RECORDS FOR THE EXERCISE:
========

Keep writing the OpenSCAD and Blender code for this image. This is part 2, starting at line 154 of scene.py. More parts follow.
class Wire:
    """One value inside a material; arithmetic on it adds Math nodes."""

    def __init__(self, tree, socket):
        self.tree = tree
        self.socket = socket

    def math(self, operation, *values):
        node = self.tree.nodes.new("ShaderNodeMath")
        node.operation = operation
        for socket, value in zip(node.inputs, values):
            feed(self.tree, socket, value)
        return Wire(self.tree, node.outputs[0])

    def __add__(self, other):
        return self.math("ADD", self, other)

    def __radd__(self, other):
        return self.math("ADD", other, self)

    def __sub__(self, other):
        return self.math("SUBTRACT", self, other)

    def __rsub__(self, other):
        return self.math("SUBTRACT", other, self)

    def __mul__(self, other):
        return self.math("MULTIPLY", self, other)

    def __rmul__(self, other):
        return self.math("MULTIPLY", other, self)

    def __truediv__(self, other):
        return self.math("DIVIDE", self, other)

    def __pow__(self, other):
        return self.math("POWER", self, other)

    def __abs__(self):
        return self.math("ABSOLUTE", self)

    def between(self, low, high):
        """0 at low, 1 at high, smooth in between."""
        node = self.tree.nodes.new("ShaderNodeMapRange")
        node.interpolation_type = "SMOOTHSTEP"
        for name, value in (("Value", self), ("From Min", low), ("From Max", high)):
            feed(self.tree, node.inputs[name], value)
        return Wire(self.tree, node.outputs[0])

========

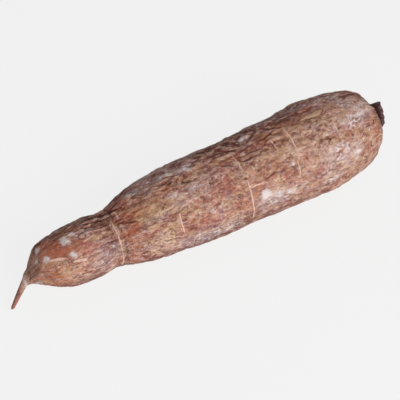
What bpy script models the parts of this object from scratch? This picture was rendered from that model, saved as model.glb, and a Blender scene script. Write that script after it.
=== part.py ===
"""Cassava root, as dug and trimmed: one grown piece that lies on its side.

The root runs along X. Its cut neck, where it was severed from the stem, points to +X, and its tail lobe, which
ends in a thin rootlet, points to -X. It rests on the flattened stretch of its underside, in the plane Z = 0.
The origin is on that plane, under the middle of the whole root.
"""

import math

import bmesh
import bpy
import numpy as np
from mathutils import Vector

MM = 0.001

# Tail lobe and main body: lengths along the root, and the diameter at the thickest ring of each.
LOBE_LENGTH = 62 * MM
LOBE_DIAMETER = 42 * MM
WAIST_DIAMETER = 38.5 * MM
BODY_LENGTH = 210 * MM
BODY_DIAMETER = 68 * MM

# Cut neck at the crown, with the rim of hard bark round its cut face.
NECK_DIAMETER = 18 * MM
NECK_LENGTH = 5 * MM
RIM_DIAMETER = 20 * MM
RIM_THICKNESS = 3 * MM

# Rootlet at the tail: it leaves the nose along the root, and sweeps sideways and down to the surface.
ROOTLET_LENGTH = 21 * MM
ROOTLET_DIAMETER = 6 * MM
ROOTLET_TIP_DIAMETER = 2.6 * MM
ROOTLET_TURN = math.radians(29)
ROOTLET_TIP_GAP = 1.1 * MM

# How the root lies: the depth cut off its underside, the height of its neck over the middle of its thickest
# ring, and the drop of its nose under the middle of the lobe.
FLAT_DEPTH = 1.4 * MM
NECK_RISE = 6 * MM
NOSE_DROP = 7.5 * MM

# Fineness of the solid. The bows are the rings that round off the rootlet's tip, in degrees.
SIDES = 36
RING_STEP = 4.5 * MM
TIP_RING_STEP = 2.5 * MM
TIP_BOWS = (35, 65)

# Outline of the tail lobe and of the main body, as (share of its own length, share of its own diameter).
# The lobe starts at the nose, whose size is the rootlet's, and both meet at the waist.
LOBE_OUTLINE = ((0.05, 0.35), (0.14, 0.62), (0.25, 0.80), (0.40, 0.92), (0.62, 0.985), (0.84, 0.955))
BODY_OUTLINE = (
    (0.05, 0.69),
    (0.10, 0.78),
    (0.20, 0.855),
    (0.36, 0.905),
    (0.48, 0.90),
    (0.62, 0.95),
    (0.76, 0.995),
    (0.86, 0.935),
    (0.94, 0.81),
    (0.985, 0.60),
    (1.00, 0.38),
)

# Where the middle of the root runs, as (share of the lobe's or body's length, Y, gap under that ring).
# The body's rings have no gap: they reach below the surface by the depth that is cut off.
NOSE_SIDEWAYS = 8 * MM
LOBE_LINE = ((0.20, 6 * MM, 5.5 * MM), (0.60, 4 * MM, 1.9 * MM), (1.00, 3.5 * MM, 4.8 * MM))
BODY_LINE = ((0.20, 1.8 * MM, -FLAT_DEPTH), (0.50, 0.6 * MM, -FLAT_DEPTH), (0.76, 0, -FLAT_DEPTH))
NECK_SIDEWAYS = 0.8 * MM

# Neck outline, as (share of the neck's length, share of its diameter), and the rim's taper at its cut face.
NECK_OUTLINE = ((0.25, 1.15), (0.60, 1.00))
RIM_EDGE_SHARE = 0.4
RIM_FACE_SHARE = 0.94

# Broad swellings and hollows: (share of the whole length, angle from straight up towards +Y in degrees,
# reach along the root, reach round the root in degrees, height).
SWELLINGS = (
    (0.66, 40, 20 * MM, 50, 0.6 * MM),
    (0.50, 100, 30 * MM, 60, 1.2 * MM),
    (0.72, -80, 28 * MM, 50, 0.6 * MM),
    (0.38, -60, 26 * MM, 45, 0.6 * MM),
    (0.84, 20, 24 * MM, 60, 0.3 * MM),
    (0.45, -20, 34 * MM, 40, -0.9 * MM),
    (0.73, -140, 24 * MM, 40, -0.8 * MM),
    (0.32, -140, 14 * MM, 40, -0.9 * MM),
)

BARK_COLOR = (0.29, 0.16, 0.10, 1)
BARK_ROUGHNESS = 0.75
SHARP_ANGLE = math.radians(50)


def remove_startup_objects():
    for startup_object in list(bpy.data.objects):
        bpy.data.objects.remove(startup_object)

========

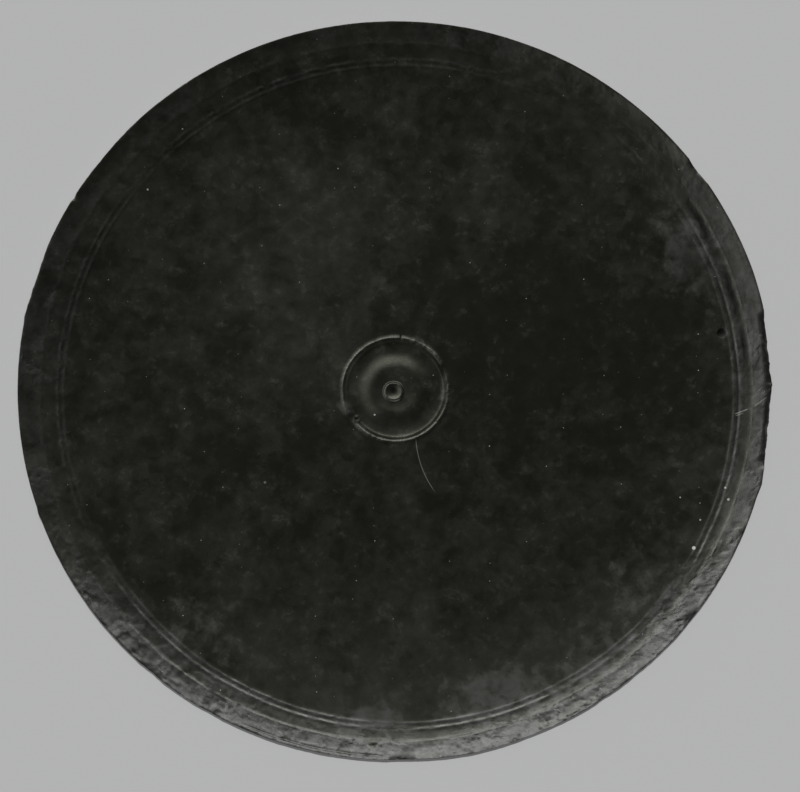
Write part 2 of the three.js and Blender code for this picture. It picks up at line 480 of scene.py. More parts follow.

========

Within the material above, extract exactly the lines that start at the line containing "Keep writing the" and stop after the line containing "self.socket = socket", and only those.

TASK OUTPUT:
Keep writing the OpenSCAD and Blender code for this image. This is part 2, starting at line 154 of scene.py. More parts follow.
class Wire:
    """One value inside a material; arithmetic on it adds Math nodes."""

    def __init__(self, tree, socket):
        self.tree = tree
        self.socket = socket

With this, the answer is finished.